HUD does not provide a benchmark for determining what a reasonable utility allowance is, and there is no feedback mechanism for what one’s utility consumption “should” be. In aggregate, this utility allowance adjustment system shields households from the repercussions of overconsumption, and in doing so reduces their desire to reduce energy consumption or shop for a more efficient unit (if they could). The owner receives the same overall amount for rent plus utilities, regardless of the utility allowance amount, which also makes them indifferent about making energy efficient investments. Combined, these factors mean that in the Public Housing and Project- based Section 8 programs there is no pricing incentive for the landlord to increase the efficiency of the unit, or for tenants to reduce consumption levels.

This is why federal affordable laws should be changed to require subsidized housing to have sub-metering, a 2015 working paper from the NYU Furman Center argues: so that tenants are responsible for their own unit’s energy consumption. HUD could still provide utility allowances for tenants, but it would need to be right-sized to ensure that it covers the costs of the individual tenant, as opposed to the average energy costs of a whole building, as is currently practiced. The Furman Center also recommends that HUD do more to incentivize building owners to make energy efficiency investments in the properties.  

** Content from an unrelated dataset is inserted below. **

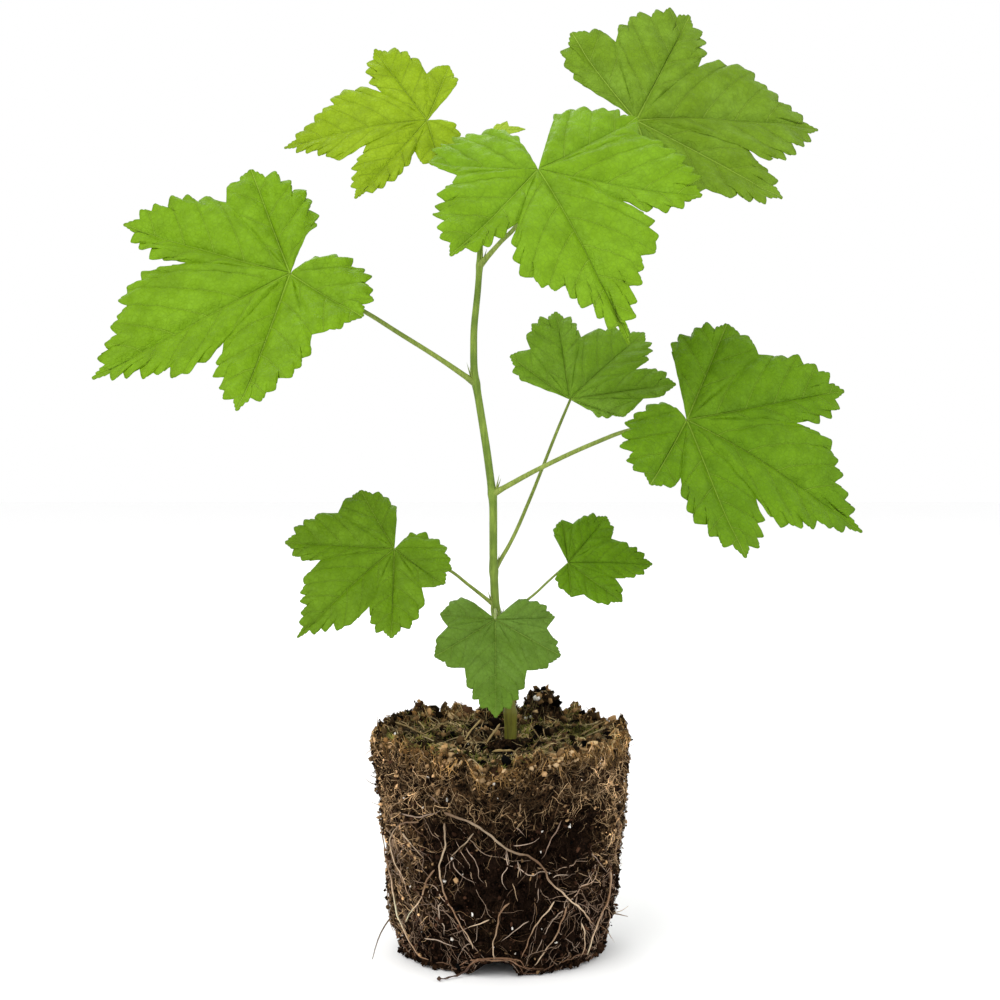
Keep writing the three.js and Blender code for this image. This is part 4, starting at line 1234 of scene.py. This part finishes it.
thinRoots = [  # finer ones, as thickness and path
    (1.5, [(-50, 72), (-44, 72), (-39, 72), (-34, 74), (-30, 75), (-27, 77)]),
    (1.0, [(-28, 80), (-31, 82), (-34, 83)]),
    (1.2, [(-30, 34), (-32, 31), (-31, 26), (-28, 23), (-29, 19)]),
    (1.0, [(13, 27), (9, 25), (4, 21), (0, 18)]),
    (0.9, [(-16, 61), (-13, 56), (-11, 52), (-10, 48), (-8, 45)]),
    (0.9, [(-22, 54), (-21, 51), (-19, 48), (-15, 46), (-11, 45)]),
    (1.3, [(27, 72), (22, 62), (20, 58), (18, 55)]),
    (1.0, [(45, 55), (47, 53), (52, 49), (60, 42)]),
    (1.0, [(2, 59), (2, 52), (0, 48), (2, 42)]),
    (0.8, [(5, 62), (8, 62), (14, 63), (17, 65)]),
    (0.8, [(7, 55), (8, 51), (8, 48)]),
    (0.8, [(6, 70), (8, 69), (10, 66)]),
    (0.9, [(17, 42), (17, 38), (16, 35)]),
    (0.8, [(24, 46), (27, 47), (33, 46)]),
    (1.2, [(-43, 15), (-32, 16), (-22, 14)]),
    (1.0, [(-16, 24), (-20, 22), (-27, 19)]),
]
archRoots = [  # reddish ones that bridge the worn gap at the foot
    (1.9, [(-21, 1), (-15, 7), (-9, 9.5), (-1, 10), (5, 9.5), (8, 7), (12, 1)]),
    (1.5, [(-18, 5), (-12, 9), (-4, 8.6), (4, 9), (9, 6), (16, 3)]),
    (1.2, [(-26, 3), (-17, 8), (-8, 8.6), (0, 9), (8, 9), (13, 5), (24, 3)]),
]
backRoots = {
    "count": 8, "first": 102, "last": 272, "width": 1.6, "top": 60, "drop": 26, "bottom": 4, "step": 7,
    "stray": 10, "pull": 0.35, "seed": 41,
}
floorRoot = {  # its end lies out over the floor, in mm
    "spots": [(-12.5, -47.5, 8), (-16.5, -46.5, 2.2), (-22.5, -50, 1.0), (-28.8, -53.8, 1.2)],
    "steps": 22, "radius": 0.55, "taper": 0.08, "knobAt": 2.9, "knob": 0.85, "knobReach": 0.12, "tip": 0.3,
}


def roundRoots():
    # the same wandering roots round the back as in the solids
    state = backRoots["seed"]

    def roll():
        nonlocal state
        state = state * 16807 % 2147483647
        return state / 2147483647

    made = []
    for i in range(backRoots["count"]):
        home = backRoots["first"] + (backRoots["last"] - backRoots["first"]) * i / (backRoots["count"] - 1)
        azimuth, z, spots = home, backRoots["top"] - backRoots["drop"] * roll(), []
        while z > backRoots["bottom"]:
            spots.append((azimuth, z))
            azimuth += backRoots["stray"] * (roll() - 0.5) + backRoots["pull"] * (home - azimuth)
            z -= backRoots["step"]
        made.append((f"root_round_{i + 1}", backRoots["width"] * (0.8 + 0.4 * roll()), spots))
    return made


def makeRoots():
    bare, stained = plainTone(rootSet["bare"]), plainTone(rootSet["stained"])
    for name, thick, spots in frontRoots + roundRoots():
        place, out, width, a, z = rootPath(spots, thick)
        share = (0.5 + 0.5 * np.sin(np.arange(len(place)) / 9 + thick * 11))[:, None]
        brighter = 0.54 + 0.54 * smoothstep(70 - z, 0, 45)  # towards the foot
        tints = (bare * share + stained * (1 - share)) * brighter[:, None]
        tints = np.minimum(tints * paleAt(a) ** 0.5, 0.7)
        parts = (part[None] for part in (place, out, width, tints))
        strandMesh(f"{name}_limb", *parts, 10, rootSkin, [name], "roots")
        forks = max(1, len(place) // rootSet["forkEvery"])  # thin roots that fork from it
        at = dice.integers(2, len(place) - 2, forks)
        heading = eitherWay(forks, *forkSet["turn"])
        way = ballSet["height"] - z[at]
        paths, outs = walk(a[at], way, heading, rootSet["forkSteps"], 1.7, 0.2, (0.7, 0.5))[:2]
        paths[:, 0] = place[at]
        radii = dice.uniform(*rootSet["forkRadius"], forks) * thick / rootSet["usual"]
        radii = taper(radii, rootSet["forkSteps"])
        tints = tone(*rootSet["forkTones"], forks, 0.08)
        strandMesh(f"{name}_forks", paths, outs, radii, tints, 6, rootSkin, slot="roots")


def makeThinRoots():
    steps = 26
    for name, roots, low, high in (("roots_named", thinRoots, (124, 102, 86), (190, 170, 150)),
                                   ("roots_arch", archRoots, (108, 78, 56), (160, 126, 98))):
        made = [rootPath(spots, thick, steps=steps) for thick, spots in roots]
        paths, outs, radii = (np.array([m[i] for m in made]) for i in range(3))
        share = np.linspace(0, 1, steps)[None, :]
        radii = radii * np.minimum(1, 0.3 + 4 * share) * np.minimum(1, 0.25 + 2.2 * (1 - share))
        strandMesh(name, paths, outs, radii, tone(low, high, len(roots), 0.08), 7, rootSkin)


def makeFloorRoot():
    spots = np.array(floorRoot["spots"])
    at = np.linspace(0, len(spots) - 1, floorRoot["steps"])
    path = np.stack([np.interp(at, range(len(spots)), spots[:, i]) for i in range(3)], 1)
    path[:, 2] += 0.25 * np.sin(at * 7)
    knob = floorRoot["knob"] * bell(at, floorRoot["knobAt"], floorRoot["knobReach"])
    radii = floorRoot["radius"] - floorRoot["taper"] * at + 0.1 * np.sin(at * 9) + knob
    radii[-1] = floorRoot["tip"]
    tints = tone((60, 44, 36), (84, 62, 50), 1)
    strandMesh("root_floor", path[None], (0.5, -0.3, 0.8), radii[None], tints, 7, rootSkin)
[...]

Last week, New York U.S. Representative Alexandria Ocasio-Cortez and Vermont U.S. Senator Bernie Sanders unveiled the “Green New Deal for Public Housing Act,” which would splurge on energy retrofits for mostly federal public housing developments, to the tune of $180 billion. The goal is to address the energy justice issue that Reina’s research identifies, while also making the greenhouse gas reductions needed in buildings to curb climate change.